Whatever effect these provisions might have upon regulations which may be issued within the executive's discretion, see Section 6(h) of the Act, 50 U.S.C.A. App. § 456(h), they do not give the executive authority to grant deferments where a statutory provision prohibits deferment. The 1971 amendment to Section 6(i)(2) indicates Congress' intent to shift from mandatory deferment to mandatory postponement of induction of individuals in the plaintiff's situation. Thus, while Section 6(i)(2) formerly provided that a deferment "shall" be given, as of September 28, 1971, amended Section 6(i)(2) provides that a postponement of induction "shall" be given. On September 28, 1971, any authority to provide for deferment of students in plaintiff's circumstances terminated. No change in regulations, either revocation of Selective Service Regulation 1622.15(b) or promulgation of a new regulation providing for postponement of induction,
was necessary to implement the amendment.
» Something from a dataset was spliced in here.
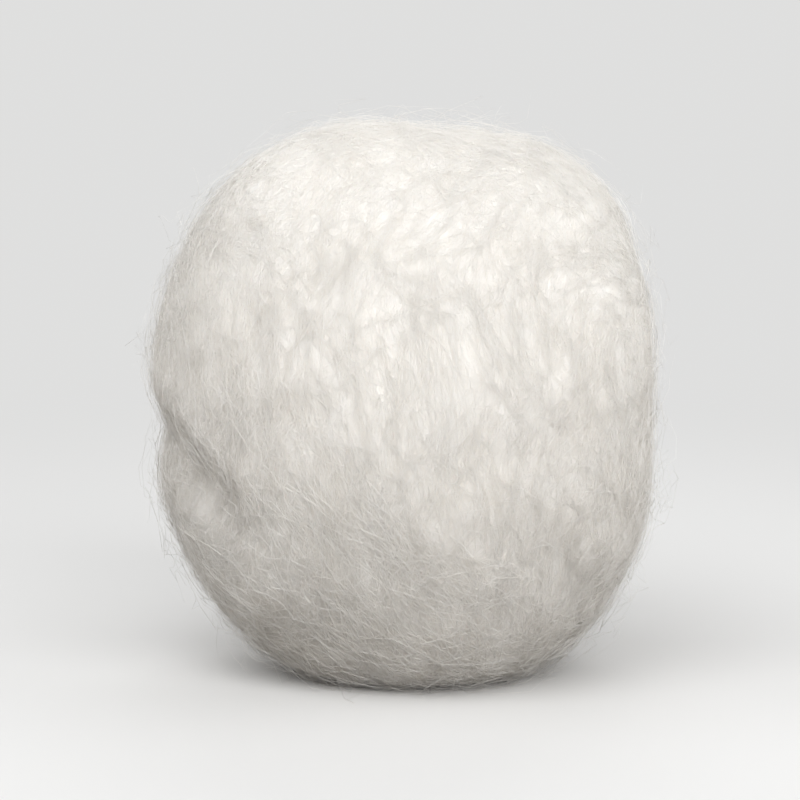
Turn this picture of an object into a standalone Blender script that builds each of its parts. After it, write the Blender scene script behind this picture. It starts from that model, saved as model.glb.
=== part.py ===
"""Cotton ball: a length of carded cotton, rolled and rubbed into a soft ball that its pack has pressed a little out of round.

Metres, +Z up. The front faces -Y, and the origin is the middle of the small flat spot that the ball rests on.
A direction on the ball is an (azimuth, elevation) pair in degrees, seen from its centre: azimuth 0 is the front,
azimuth 90 is +X and elevation 90 is the top.
"""

import math

import bmesh
import bpy
from mathutils import Vector, noise

# Overall sizes
BALL_WIDTH = 0.035
BALL_DEPTH = 0.034
BALL_HEIGHT = 0.039

# How full its shoulders are: 2 is an egg, and more is squarer
SHOULDER_FULLNESS = 2.20
FOOT_FULLNESS = 2.12

# The flat spot underneath, and how far around its middle the surface has no lumps
REST_RADIUS = 0.0072
SMOOTH_RADIUS = 0.0085

# Broad flats where other balls lay against it: the direction of each one's middle, and how deep it is pressed in
PRESSES = [
    ((98, -4), 0.0004),
    ((20, 76), 0.0006),
    ((168, -4), 0.0005),
]
PRESS_BLEND = 0.0060

# Creases where one turn of the cotton laps over the next: two ends, how many degrees it bows to its left on the way,
# its depth, its half width, and the rise of the turn that lies over it
CREASES = [
    ((-100, 0), (-40, -25), 9, 0.0018, 0.00120, 0.00050),
    ((-94, 36), (-80, -12), -9, 0.0009, 0.00140, 0.00030),
    ((-44, 50), (30, 40), 8, 0.0004, 0.00160, 0.00020),
    ((22, -16), (78, -34), -9, 0.0006, 0.00150, 0.00030),
    ((66, 44), (96, -14), 10, 0.0009, 0.00140, 0.00035),
    ((128, 36), (-158, -6), -14, 0.0013, 0.00130, 0.00045),
    ((118, -24), (178, -40), 9, 0.0009, 0.00140, 0.00035),
    ((-118, 46), (-146, -2), -9, 0.0009, 0.00140, 0.00035),
    ((-150, 64), (64, 66), 6, 0.0006, 0.00150, 0.00025),
]
CREASE_FADE = 0.45

# The dimples at the two ends of the roll: direction, depth and radius
DIMPLES = [
    ((-96, 1), 0.0013, 0.0032),
    ((90, -8), 0.0010, 0.0038),
]

# Lumps of the loose cotton: broad ones and small ones, by height and by spacing
LUMP_HEIGHT = 0.00050
LUMP_SPACING = 0.0130
TUFT_HEIGHT = 0.00018
TUFT_SPACING = 0.0045

# The cage has this many squares along each edge of its cube, each split once more by the Subdivision Surface
CAGE_SQUARES = 14
SUBDIVISION = 1

COTTON_COLOR = (0.90, 0.885, 0.86, 1.0)
COTTON_ROUGHNESS = 1.0


def direction(angles):
    """The unit vector that an (azimuth, elevation) pair names."""
    azimuth, elevation = (math.radians(angle) for angle in angles)
    return Vector(
        (
            math.cos(elevation) * math.sin(azimuth),
            -math.cos(elevation) * math.cos(azimuth),
            math.sin(elevation),
        )
    )


def ease(t):
    """0 up to t = 0, 1 from t = 1, and smooth between them."""
    t = min(max(t, 0.0), 1.0)
    return t * t * (3.0 - 2.0 * t)


def soft_minimum(a, b, blend):
    """The smaller of two lengths, with the corner between them rounded over blend."""
    h = max(blend - abs(a - b), 0.0) / blend
    return min(a, b) - h * h * blend / 4.0


def half_sizes():
    """Half the ball's width, depth and height, as if it had no flat spot."""
    half_height = (BALL_HEIGHT + rest_depth()) / 2.0
    return Vector((BALL_WIDTH / 2.0, BALL_DEPTH / 2.0, half_height))


def rest_depth():
    """How much of the round form the flat spot takes away."""
    half_width = (BALL_WIDTH + BALL_DEPTH) / 4.0
    return BALL_HEIGHT / 2.0 * (1.0 - math.sqrt(1.0 - (REST_RADIUS / half_width) ** 2))


def round_radius(d):
    """Distance from the centre to the plain rounded form, in direction d: square shoulders over a round foot."""
    fullness = FOOT_FULLNESS + (SHOULDER_FULLNESS - FOOT_FULLNESS) * ease((d.z + 1.0) / 2.0)
    return sum(abs(x / half) ** fullness for x, half in zip(d, half_sizes())) ** (-1.0 / fullness)


def pressed_radius(d):
    """The same distance once each press has flattened its side."""
    radius = round_radius(d)
    for angles, depth in PRESSES:
        middle = direction(angles)
        facing = d.dot(middle)
        if facing > 0.2:
            reach = Vector(x * half for x, half in zip(middle, half_sizes())).length
            radius = soft_minimum(radius, (reach - depth) / facing, PRESS_BLEND)
    return radius


def crease_rise(d, radius, start, end, bow, depth, half_width, lap):
    """How far one crease moves the surface in direction d: down along its line, and up on its left side."""
    first, last = direction(start), direction(end)
    left = (first + last).cross(last - first).normalized()
    middle = (first + last).normalized() * math.cos(math.radians(bow)) + left * math.sin(math.radians(bow))
    axis = (middle - first).cross(last - first).normalized()
    if axis.dot(left) < 0.0:
        axis.negate()
    along = (last - first).normalized()
    half_length = (last - first).length / 2.0
    place = (d - (first + last) / 2.0).dot(along) / half_length
    fade = ease((1.0 - abs(place)) / CREASE_FADE)
    if fade == 0.0 or d.dot(middle) < 0.3:
        return 0.0
    aside = (math.asin(max(-1.0, min(1.0, d.dot(axis)))) - math.asin(first.dot(axis))) * radius
    groove = math.exp(-((aside / half_width) ** 2))
    ridge = math.exp(-(((aside - 2.2 * half_width) / (1.7 * half_width)) ** 2))
    return fade * (lap * ridge - depth * groove)


def dimple_rise(d, radius, middle, depth, dimple_radius):
    """How far one end of the roll is drawn in."""
    away = d.angle(direction(middle)) * radius
    return -depth * math.exp(-((away / dimple_radius) ** 2))


def lump_rise(d, radius):
    """Broad and small lumps of the loose cotton."""
    place = d * radius
    broad = noise.noise(place / LUMP_SPACING)
    small = noise.noise(place / TUFT_SPACING + Vector((7.3, 2.1, 4.9)))
    return LUMP_HEIGHT * broad + TUFT_HEIGHT * small


def surface_point(d):
    """The ball's surface in direction d, from its centre."""
    radius = pressed_radius(d)
    rise = lump_rise(d, radius)
    rise += sum(dimple_rise(d, radius, *dimple) for dimple in DIMPLES)
    rise += sum(crease_rise(d, radius, *crease) for crease in CREASES)
    from_rest = d.angle(Vector((0.0, 0.0, -1.0))) * radius
    return d * (radius + rise * ease(from_rest / SMOOTH_RADIUS))


def ball_cage():
    """A cube of even squares, blown up to the ball's form."""
    bm = bmesh.new()
    bmesh.ops.create_cube(bm, size=2.0)
    bmesh.ops.subdivide_edges(bm, edges=bm.edges[:], cuts=CAGE_SQUARES - 1, use_grid_fill=True)
    for vert in bm.verts:
        even = Vector(math.tan(x * math.pi / 4.0) for x in vert.co)
        vert.co = surface_point(even.normalized())
    mesh = bpy.data.meshes.new("cotton_ball")
    bm.to_mesh(mesh)
    bm.free()
    mesh.shade_smooth()
    return mesh


def extents(thing):
    """The lowest and highest corner of an object with its modifiers applied."""
    evaluated = thing.evaluated_get(bpy.context.evaluated_depsgraph_get())
    points = [v.co.copy() for v in evaluated.to_mesh().vertices]
    evaluated.to_mesh_clear()
    low = Vector(min(p[axis] for p in points) for axis in range(3))
    high = Vector(max(p[axis] for p in points) for axis in range(3))
    return low, high


def bring_to_size(ball):
    """Stretches the lumpy cage to the overall sizes, and presses its underside flat at z = 0."""
    low, high = extents(ball)
    stretch = Vector(2.0 * half / (h - l) for half, l, h in zip(half_sizes(), low, high))
    for vert in ball.data.vertices:
        x, y, z = vert.co
        raised = (z - high.z) * stretch.z + BALL_HEIGHT
        vert.co = (x * stretch.x, y * stretch.y, max(raised, 0.0))
    ball.data.update()


def cotton():
    """Matt, slightly warm white."""
    material = bpy.data.materials.new("cotton")
    material.use_nodes = True
    shader = material.node_tree.nodes["Principled BSDF"]
    shader.inputs["Base Color"].default_value = COTTON_COLOR
    shader.inputs["Roughness"].default_value = COTTON_ROUGHNESS
    shader.inputs["Metallic"].default_value = 0.0
    material.diffuse_color = COTTON_COLOR
    return material


def build_ball():
    mesh = ball_cage()
    ball = bpy.data.objects.new("cotton_ball", mesh)
    mesh.materials.append(cotton())
    collection = bpy.data.collections.new("Cotton ball")
    bpy.context.scene.collection.children.link(collection)
    collection.objects.link(ball)
    subdivision = ball.modifiers.new("Subdivision", "SUBSURF")
    subdivision.levels = SUBDIVISION
    subdivision.render_levels = SUBDIVISION
    bring_to_size(ball)
    return ball


for thing in list(bpy.data.objects):
    bpy.data.objects.remove(thing, do_unlink=True)

build_ball()
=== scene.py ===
"""Looks of the cotton ball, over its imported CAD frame: the body, the strands laid round it, and its fuzz.

Metres, +Z up. The front faces -Y, and the ball rests at z = 0.
"""

import math

import bmesh
import bpy
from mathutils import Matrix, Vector


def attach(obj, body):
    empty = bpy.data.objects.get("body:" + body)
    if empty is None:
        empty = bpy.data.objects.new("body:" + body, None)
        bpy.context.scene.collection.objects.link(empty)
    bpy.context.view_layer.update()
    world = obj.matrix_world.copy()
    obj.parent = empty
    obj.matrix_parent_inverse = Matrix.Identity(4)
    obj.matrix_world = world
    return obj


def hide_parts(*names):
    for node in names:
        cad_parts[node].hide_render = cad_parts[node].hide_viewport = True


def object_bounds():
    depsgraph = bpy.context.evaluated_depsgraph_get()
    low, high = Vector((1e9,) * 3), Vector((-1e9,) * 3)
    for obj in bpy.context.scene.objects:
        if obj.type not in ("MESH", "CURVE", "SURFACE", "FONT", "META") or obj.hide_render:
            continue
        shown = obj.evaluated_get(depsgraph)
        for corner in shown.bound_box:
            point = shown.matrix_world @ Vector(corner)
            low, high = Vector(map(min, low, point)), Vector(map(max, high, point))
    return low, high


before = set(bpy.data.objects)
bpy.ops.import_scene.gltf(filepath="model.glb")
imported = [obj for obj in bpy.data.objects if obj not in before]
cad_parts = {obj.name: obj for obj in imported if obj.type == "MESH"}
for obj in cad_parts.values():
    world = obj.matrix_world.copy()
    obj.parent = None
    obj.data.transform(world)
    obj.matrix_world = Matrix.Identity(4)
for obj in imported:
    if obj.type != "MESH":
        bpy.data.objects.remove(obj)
cad_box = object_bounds()

# The room: a pale paper floor that rises into a backdrop all round, with two big soft lamps in front, one
# higher than the other, and weaker ones at the sides and behind. The camera looks from straight in front
# and a little above, as the photograph does.
CAMERA_AZIMUTH = -2.0
CAMERA_ELEVATION = 7.5
CAMERA_LENS = 150.0
CAMERA_NEAR = 0.01
BALL_SHARE_OF_FRAME = 0.68
FLOOR_RADIUS = 0.70
FLOOR_SWEEP = 0.50
SWEEP_STEPS = 12
FLOOR_STEPS = 64
PAPER_COLOR = (0.78, 0.78, 0.775, 1.0)
PAPER_BOUNCE_COLOR = (0.27, 0.255, 0.235, 1.0)
BACKDROP_COLOR = (0.74, 0.74, 0.735, 1.0)
PAPER_NEAR = 0.04
PAPER_FAR = 0.15
HIGH_LAMP_POWER = 0.92
HIGH_LAMP_SIZE = 0.36
HIGH_LAMP_PLACE = (-25, 46, 0.44)
FRONT_LAMP_POWER = 2.20
FRONT_LAMP_SIZE = 0.50
FRONT_LAMP_PLACE = (22, 23, 0.60)
SIDE_POWER = 0.50
SIDE_SIZE = 0.40
LEFT_PLACE = (-92, 28, 0.50)
RIGHT_PLACE = (88, 28, 0.50)
BACK_POWER = 1.0
BACK_SIZE = 0.45
BACK_PLACE = (172, 30, 0.55)
ROOM_STRENGTH = 0.36
LIGHT_BOUNCES = 8
SAME_POINT = 1e-6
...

From the foregoing, the court concludes that the postponement of the plaintiff's induction granted on October 29, 1971 was made in accordance with the provisions of the Act.
The plaintiff contends, however, that the amended Section 456(i)(2) constitutes an unconstitutional discrimination against persons in his position. Such a claim may not be raised on an application for preinduction review but rather must await a postinduction habeas corpus proceeding. See Fein v. Selective Service System Local Board No. 7, supra, 405 U.S. at 375, 92 S. Ct. at 1068, 31 L. Ed. 2d at 307.
Plaintiff's motion for a preliminary injunction barring his induction into the Armed Services is hereby denied.
This order is stayed for a period of six days from entry to give the plaintiff an opportunity to make application to the Court of Appeals, if he desires. No further stay shall be granted by this court.